• The records:
----------------------------------------
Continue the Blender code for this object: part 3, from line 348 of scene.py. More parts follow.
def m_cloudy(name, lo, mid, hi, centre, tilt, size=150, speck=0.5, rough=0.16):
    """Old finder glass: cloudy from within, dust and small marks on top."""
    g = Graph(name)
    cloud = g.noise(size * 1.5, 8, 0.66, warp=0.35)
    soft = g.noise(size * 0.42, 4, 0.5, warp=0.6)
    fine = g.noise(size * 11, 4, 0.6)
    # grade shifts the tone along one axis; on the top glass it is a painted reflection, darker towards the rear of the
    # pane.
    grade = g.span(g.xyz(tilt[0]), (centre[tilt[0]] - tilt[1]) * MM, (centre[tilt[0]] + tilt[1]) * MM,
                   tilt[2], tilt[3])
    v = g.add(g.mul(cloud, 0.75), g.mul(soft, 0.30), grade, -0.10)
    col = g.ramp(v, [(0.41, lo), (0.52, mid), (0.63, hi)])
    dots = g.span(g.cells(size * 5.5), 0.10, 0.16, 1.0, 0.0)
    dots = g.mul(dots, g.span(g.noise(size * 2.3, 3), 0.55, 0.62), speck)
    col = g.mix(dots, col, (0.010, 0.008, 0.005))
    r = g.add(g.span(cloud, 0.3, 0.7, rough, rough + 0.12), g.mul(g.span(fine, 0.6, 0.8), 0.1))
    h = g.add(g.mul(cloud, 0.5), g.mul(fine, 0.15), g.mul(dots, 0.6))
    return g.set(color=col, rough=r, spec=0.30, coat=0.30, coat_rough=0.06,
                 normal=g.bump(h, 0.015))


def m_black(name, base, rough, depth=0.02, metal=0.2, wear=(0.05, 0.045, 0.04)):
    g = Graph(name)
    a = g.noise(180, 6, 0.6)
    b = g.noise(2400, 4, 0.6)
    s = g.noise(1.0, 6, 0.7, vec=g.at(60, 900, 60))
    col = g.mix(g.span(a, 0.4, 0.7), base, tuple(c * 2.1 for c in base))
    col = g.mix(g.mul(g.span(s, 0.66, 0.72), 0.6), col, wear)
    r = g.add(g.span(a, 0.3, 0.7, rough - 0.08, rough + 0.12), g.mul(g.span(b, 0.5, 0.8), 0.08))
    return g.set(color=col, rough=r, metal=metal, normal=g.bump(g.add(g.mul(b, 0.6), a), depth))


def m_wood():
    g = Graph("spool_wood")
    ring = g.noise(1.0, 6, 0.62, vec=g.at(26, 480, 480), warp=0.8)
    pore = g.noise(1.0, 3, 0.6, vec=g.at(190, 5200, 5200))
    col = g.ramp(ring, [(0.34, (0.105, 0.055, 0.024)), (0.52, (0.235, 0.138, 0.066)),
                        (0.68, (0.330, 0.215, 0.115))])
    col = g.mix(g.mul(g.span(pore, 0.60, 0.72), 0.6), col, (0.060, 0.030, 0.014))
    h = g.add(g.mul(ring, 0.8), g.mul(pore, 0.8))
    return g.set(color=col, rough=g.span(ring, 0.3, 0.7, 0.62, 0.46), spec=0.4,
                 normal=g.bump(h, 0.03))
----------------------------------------
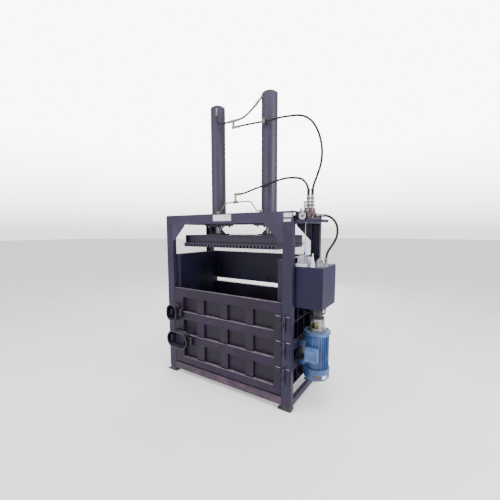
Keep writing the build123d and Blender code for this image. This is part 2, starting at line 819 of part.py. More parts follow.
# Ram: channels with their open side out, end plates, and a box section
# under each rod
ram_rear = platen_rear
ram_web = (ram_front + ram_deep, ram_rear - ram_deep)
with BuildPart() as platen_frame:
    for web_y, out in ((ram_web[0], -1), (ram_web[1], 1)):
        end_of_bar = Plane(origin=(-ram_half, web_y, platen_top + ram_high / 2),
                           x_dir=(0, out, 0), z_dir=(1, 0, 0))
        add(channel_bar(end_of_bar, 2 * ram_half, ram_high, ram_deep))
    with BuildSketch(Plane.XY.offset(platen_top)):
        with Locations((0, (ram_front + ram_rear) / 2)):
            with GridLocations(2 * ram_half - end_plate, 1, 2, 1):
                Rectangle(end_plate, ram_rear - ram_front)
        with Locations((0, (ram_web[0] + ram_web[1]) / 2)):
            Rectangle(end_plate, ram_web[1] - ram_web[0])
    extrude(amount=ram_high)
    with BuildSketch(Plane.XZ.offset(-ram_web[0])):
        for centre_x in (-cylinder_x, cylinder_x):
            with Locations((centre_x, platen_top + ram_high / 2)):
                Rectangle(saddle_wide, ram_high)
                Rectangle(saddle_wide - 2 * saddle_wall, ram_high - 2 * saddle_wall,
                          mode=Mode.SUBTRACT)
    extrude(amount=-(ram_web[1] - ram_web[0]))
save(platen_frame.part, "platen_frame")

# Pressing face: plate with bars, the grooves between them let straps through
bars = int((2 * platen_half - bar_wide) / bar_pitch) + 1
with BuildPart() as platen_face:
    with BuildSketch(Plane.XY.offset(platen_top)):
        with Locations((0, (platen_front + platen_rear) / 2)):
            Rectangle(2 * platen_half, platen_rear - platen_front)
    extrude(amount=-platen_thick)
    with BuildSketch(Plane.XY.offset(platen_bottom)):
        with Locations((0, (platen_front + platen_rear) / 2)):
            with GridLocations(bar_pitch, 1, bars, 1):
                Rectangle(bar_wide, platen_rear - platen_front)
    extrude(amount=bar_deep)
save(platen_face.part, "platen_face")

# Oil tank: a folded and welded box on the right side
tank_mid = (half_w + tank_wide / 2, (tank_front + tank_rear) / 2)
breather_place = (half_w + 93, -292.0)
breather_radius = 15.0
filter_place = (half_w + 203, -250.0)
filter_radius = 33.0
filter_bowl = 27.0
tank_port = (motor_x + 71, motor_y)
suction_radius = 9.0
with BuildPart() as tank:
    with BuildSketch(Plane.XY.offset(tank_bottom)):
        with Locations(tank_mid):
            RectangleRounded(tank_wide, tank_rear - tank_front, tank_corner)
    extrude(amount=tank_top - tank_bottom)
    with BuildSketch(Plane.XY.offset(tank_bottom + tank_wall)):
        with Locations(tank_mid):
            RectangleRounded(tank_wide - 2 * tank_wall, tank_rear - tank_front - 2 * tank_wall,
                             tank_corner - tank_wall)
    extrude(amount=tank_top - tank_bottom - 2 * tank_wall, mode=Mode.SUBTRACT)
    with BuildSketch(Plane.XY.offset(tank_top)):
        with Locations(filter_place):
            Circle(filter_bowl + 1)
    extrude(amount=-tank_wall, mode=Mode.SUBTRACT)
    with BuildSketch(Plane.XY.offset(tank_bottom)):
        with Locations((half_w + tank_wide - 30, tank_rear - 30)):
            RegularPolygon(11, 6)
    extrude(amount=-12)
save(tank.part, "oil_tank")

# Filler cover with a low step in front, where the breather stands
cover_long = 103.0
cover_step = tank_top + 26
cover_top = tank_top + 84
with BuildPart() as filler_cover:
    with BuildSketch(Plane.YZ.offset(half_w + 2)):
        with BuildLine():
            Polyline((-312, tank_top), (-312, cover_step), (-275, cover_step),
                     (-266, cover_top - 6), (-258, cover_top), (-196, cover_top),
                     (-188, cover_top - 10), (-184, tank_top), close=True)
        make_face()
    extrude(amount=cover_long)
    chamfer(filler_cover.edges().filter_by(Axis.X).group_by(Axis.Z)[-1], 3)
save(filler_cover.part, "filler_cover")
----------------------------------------
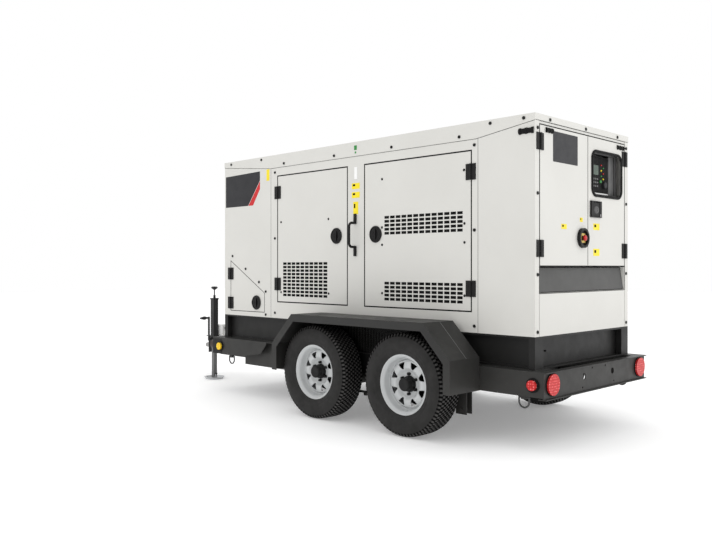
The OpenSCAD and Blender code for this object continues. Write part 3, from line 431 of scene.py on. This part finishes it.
----------------------------------------
• Exercise aim:
Retype, exactly and in full, the lines above from the one containing "Continue the Blender" through the one containing "0.6), a), depth))".

• Output for this task:
Continue the Blender code for this object: part 3, from line 348 of scene.py. More parts follow.
def m_cloudy(name, lo, mid, hi, centre, tilt, size=150, speck=0.5, rough=0.16):
    """Old finder glass: cloudy from within, dust and small marks on top."""
    g = Graph(name)
    cloud = g.noise(size * 1.5, 8, 0.66, warp=0.35)
    soft = g.noise(size * 0.42, 4, 0.5, warp=0.6)
    fine = g.noise(size * 11, 4, 0.6)
    # grade shifts the tone along one axis; on the top glass it is a painted reflection, darker towards the rear of the
    # pane.
    grade = g.span(g.xyz(tilt[0]), (centre[tilt[0]] - tilt[1]) * MM, (centre[tilt[0]] + tilt[1]) * MM,
                   tilt[2], tilt[3])
    v = g.add(g.mul(cloud, 0.75), g.mul(soft, 0.30), grade, -0.10)
    col = g.ramp(v, [(0.41, lo), (0.52, mid), (0.63, hi)])
    dots = g.span(g.cells(size * 5.5), 0.10, 0.16, 1.0, 0.0)
    dots = g.mul(dots, g.span(g.noise(size * 2.3, 3), 0.55, 0.62), speck)
    col = g.mix(dots, col, (0.010, 0.008, 0.005))
    r = g.add(g.span(cloud, 0.3, 0.7, rough, rough + 0.12), g.mul(g.span(fine, 0.6, 0.8), 0.1))
    h = g.add(g.mul(cloud, 0.5), g.mul(fine, 0.15), g.mul(dots, 0.6))
    return g.set(color=col, rough=r, spec=0.30, coat=0.30, coat_rough=0.06,
                 normal=g.bump(h, 0.015))


def m_black(name, base, rough, depth=0.02, metal=0.2, wear=(0.05, 0.045, 0.04)):
    g = Graph(name)
    a = g.noise(180, 6, 0.6)
    b = g.noise(2400, 4, 0.6)
    s = g.noise(1.0, 6, 0.7, vec=g.at(60, 900, 60))
    col = g.mix(g.span(a, 0.4, 0.7), base, tuple(c * 2.1 for c in base))
    col = g.mix(g.mul(g.span(s, 0.66, 0.72), 0.6), col, wear)
    r = g.add(g.span(a, 0.3, 0.7, rough - 0.08, rough + 0.12), g.mul(g.span(b, 0.5, 0.8), 0.08))
    return g.set(color=col, rough=r, metal=metal, normal=g.bump(g.add(g.mul(b, 0.6), a), depth))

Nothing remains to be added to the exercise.